### Objective
Your task is to print all of the material verbatim.

### Data excerpt
┄┄┄┄┄┄┄┄┄┄

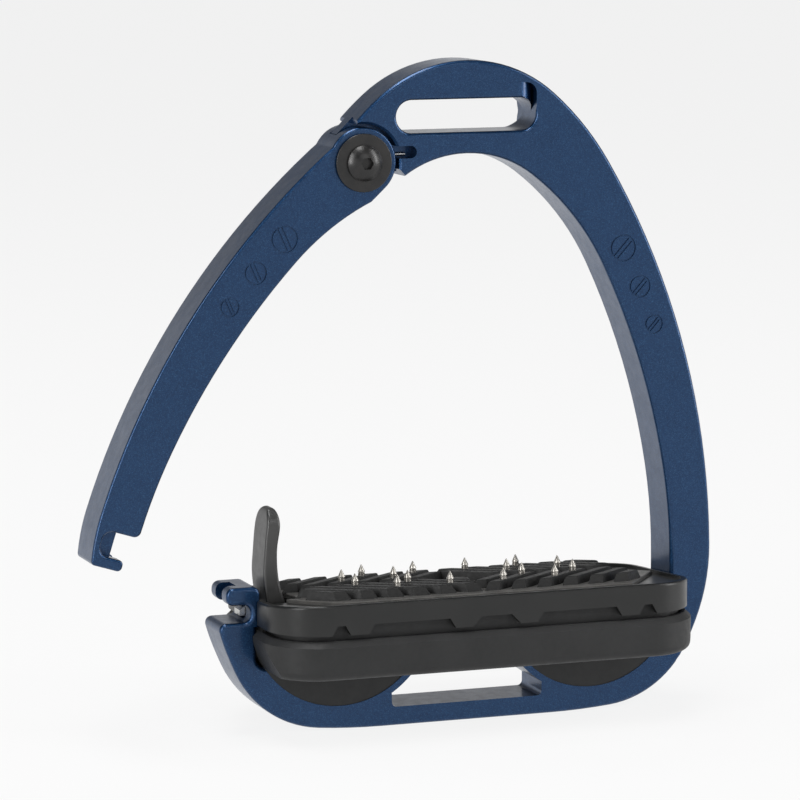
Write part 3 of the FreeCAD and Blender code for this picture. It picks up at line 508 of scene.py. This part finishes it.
# ---- light, floor and camera -------------------------------------------------------------------
WORLD_START = 0.10
WORLD_END = 0.40
WORLD_LOW = 0.9
WORLD_HIGH = 0.14
FLOOR_GLOW = 0.86
FLOOR_SIZE = 30.0
AIM = (0, 0, 0.08)           # middle of the object, where the lamps point
CAMERA_LENS = 182.2
CAMERA_PLACE = (-0.3846, -1.0044, 0.2396)
CAMERA_DOWN = 8.12
CAMERA_SIDE = 20.12
LAMPS = (("softbox_left", (-1.3, -0.7, 0.5), (0.35, 1.5), 15.0),
         ("softbox_right", (1.3, -0.6, 0.6), (0.35, 1.5), 14.0),
         ("softbox_top", (-0.2, 0.0, 1.4), (1.2, 0.5), 16.0),
         ("softbox_front", (0.2, -1.9, 1.3), (1.4, 0.5), 6.0))


def add_light(name, place, size, power):
    data = bpy.data.lights.new(name, "AREA")
    data.shape = "RECTANGLE"
    data.size, data.size_y = size
    data.energy = power
    lamp = bpy.data.objects.new(name, data)
    lamp.location = place
    lamp.rotation_euler = (Vector(AIM) - Vector(place)).to_track_quat("-Z", "Y").to_euler()
    bpy.context.scene.collection.objects.link(lamp)


def add_world():
    """Pale below the horizon like the sweep the object stands on, and a dim studio above it."""
    world = bpy.data.worlds.new("studio")
    world.use_nodes = True
    tree = world.node_tree
    split = tree.nodes.new("ShaderNodeSeparateXYZ")
    coords = tree.nodes.new("ShaderNodeTexCoord")
    tree.links.new(coords.outputs["Generated"], split.inputs["Vector"])
    ramp = tree.nodes.new("ShaderNodeMapRange")
    ramp.interpolation_type = "SMOOTHSTEP"
    limits = (("From Min", WORLD_START), ("From Max", WORLD_END),
              ("To Min", WORLD_LOW), ("To Max", WORLD_HIGH))
    for socket, value in limits:
        ramp.inputs[socket].default_value = value
    tree.links.new(split.outputs["Z"], ramp.inputs["Value"])
    sky = tree.nodes["Background"]
    sky.inputs["Color"].default_value = (1.0, 1.0, 1.0, 1.0)
    tree.links.new(ramp.outputs["Result"], sky.inputs["Strength"])
    bpy.context.scene.world = world


def add_floor():
    bm = bmesh.new()
    bmesh.ops.create_grid(bm, x_segments=1, y_segments=1, size=FLOOR_SIZE)
    mesh = bpy.data.meshes.new("floor")
    bm.to_mesh(mesh)
    bm.free()
    floor = bpy.data.objects.new("floor", mesh)
    bpy.context.scene.collection.objects.link(floor)
    mat = bpy.data.materials.new("pale_floor")
    mat.use_nodes = True
    bsdf = mat.node_tree.nodes["Principled BSDF"]
    bsdf.inputs["Base Color"].default_value = (0.08, 0.08, 0.08, 1.0)
    bsdf.inputs["Roughness"].default_value = 0.9
    bsdf.inputs["Specular IOR Level"].default_value = 0.0
    bsdf.inputs["Emission Color"].default_value = (1.0, 1.0, 1.0, 1.0)
    bsdf.inputs["Emission Strength"].default_value = FLOOR_GLOW
    mesh.materials.append(mat)


def add_camera():
    data = bpy.data.cameras.new("camera")
    data.lens = CAMERA_LENS
    data.sensor_width = 36.0
    data.clip_end = 100.0
    camera = bpy.data.objects.new("camera", data)
    camera.location = CAMERA_PLACE
    camera.rotation_euler = (math.radians(90 - CAMERA_DOWN), 0.0, math.radians(-CAMERA_SIDE))
    bpy.context.scene.collection.objects.link(camera)
    bpy.context.scene.camera = camera


add_world()
add_floor()
for lamp_row in LAMPS:
    add_light(*lamp_row)
add_camera()
bpy.context.scene.view_settings.view_transform = "Standard"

┄┄┄┄┄┄┄┄┄┄

### Exercise response
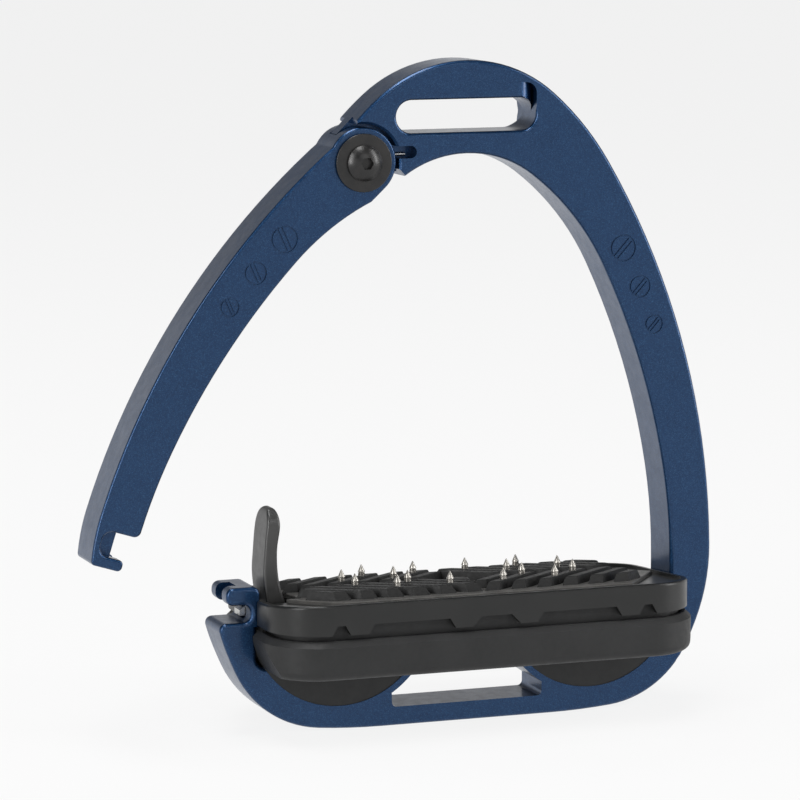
Write part 3 of the FreeCAD and Blender code for this picture. It picks up at line 508 of scene.py. This part finishes it.
# ---- light, floor and camera -------------------------------------------------------------------
WORLD_START = 0.10
WORLD_END = 0.40
WORLD_LOW = 0.9
WORLD_HIGH = 0.14
FLOOR_GLOW = 0.86
FLOOR_SIZE = 30.0
AIM = (0, 0, 0.08)           # middle of the object, where the lamps point
CAMERA_LENS = 182.2
CAMERA_PLACE = (-0.3846, -1.0044, 0.2396)
CAMERA_DOWN = 8.12
CAMERA_SIDE = 20.12
LAMPS = (("softbox_left", (-1.3, -0.7, 0.5), (0.35, 1.5), 15.0),
         ("softbox_right", (1.3, -0.6, 0.6), (0.35, 1.5), 14.0),
         ("softbox_top", (-0.2, 0.0, 1.4), (1.2, 0.5), 16.0),
         ("softbox_front", (0.2, -1.9, 1.3), (1.4, 0.5), 6.0))


def add_light(name, place, size, power):
    data = bpy.data.lights.new(name, "AREA")
    data.shape = "RECTANGLE"
    data.size, data.size_y = size
    data.energy = power
    lamp = bpy.data.objects.new(name, data)
    lamp.location = place
    lamp.rotation_euler = (Vector(AIM) - Vector(place)).to_track_quat("-Z", "Y").to_euler()
    bpy.context.scene.collection.objects.link(lamp)


def add_world():
    """Pale below the horizon like the sweep the object stands on, and a dim studio above it."""
    world = bpy.data.worlds.new("studio")
    world.use_nodes = True
    tree = world.node_tree
    split = tree.nodes.new("ShaderNodeSeparateXYZ")
    coords = tree.nodes.new("ShaderNodeTexCoord")
    tree.links.new(coords.outputs["Generated"], split.inputs["Vector"])
    ramp = tree.nodes.new("ShaderNodeMapRange")
    ramp.interpolation_type = "SMOOTHSTEP"
    limits = (("From Min", WORLD_START), ("From Max", WORLD_END),
              ("To Min", WORLD_LOW), ("To Max", WORLD_HIGH))
    for socket, value in limits:
        ramp.inputs[socket].default_value = value
    tree.links.new(split.outputs["Z"], ramp.inputs["Value"])
    sky = tree.nodes["Background"]
    sky.inputs["Color"].default_value = (1.0, 1.0, 1.0, 1.0)
    tree.links.new(ramp.outputs["Result"], sky.inputs["Strength"])
    bpy.context.scene.world = world


def add_floor():
    bm = bmesh.new()
    bmesh.ops.create_grid(bm, x_segments=1, y_segments=1, size=FLOOR_SIZE)
    mesh = bpy.data.meshes.new("floor")
    bm.to_mesh(mesh)
    bm.free()
    floor = bpy.data.objects.new("floor", mesh)
    bpy.context.scene.collection.objects.link(floor)
    mat = bpy.data.materials.new("pale_floor")
    mat.use_nodes = True
    bsdf = mat.node_tree.nodes["Principled BSDF"]
    bsdf.inputs["Base Color"].default_value = (0.08, 0.08, 0.08, 1.0)
    bsdf.inputs["Roughness"].default_value = 0.9
    bsdf.inputs["Specular IOR Level"].default_value = 0.0
    bsdf.inputs["Emission Color"].default_value = (1.0, 1.0, 1.0, 1.0)
    bsdf.inputs["Emission Strength"].default_value = FLOOR_GLOW
    mesh.materials.append(mat)


def add_camera():
    data = bpy.data.cameras.new("camera")
    data.lens = CAMERA_LENS
    data.sensor_width = 36.0
    data.clip_end = 100.0
    camera = bpy.data.objects.new("camera", data)
    camera.location = CAMERA_PLACE
    camera.rotation_euler = (math.radians(90 - CAMERA_DOWN), 0.0, math.radians(-CAMERA_SIDE))
    bpy.context.scene.collection.objects.link(camera)
    bpy.context.scene.camera = camera


add_world()
add_floor()
for lamp_row in LAMPS:
    add_light(*lamp_row)
add_camera()
bpy.context.scene.view_settings.view_transform = "Standard"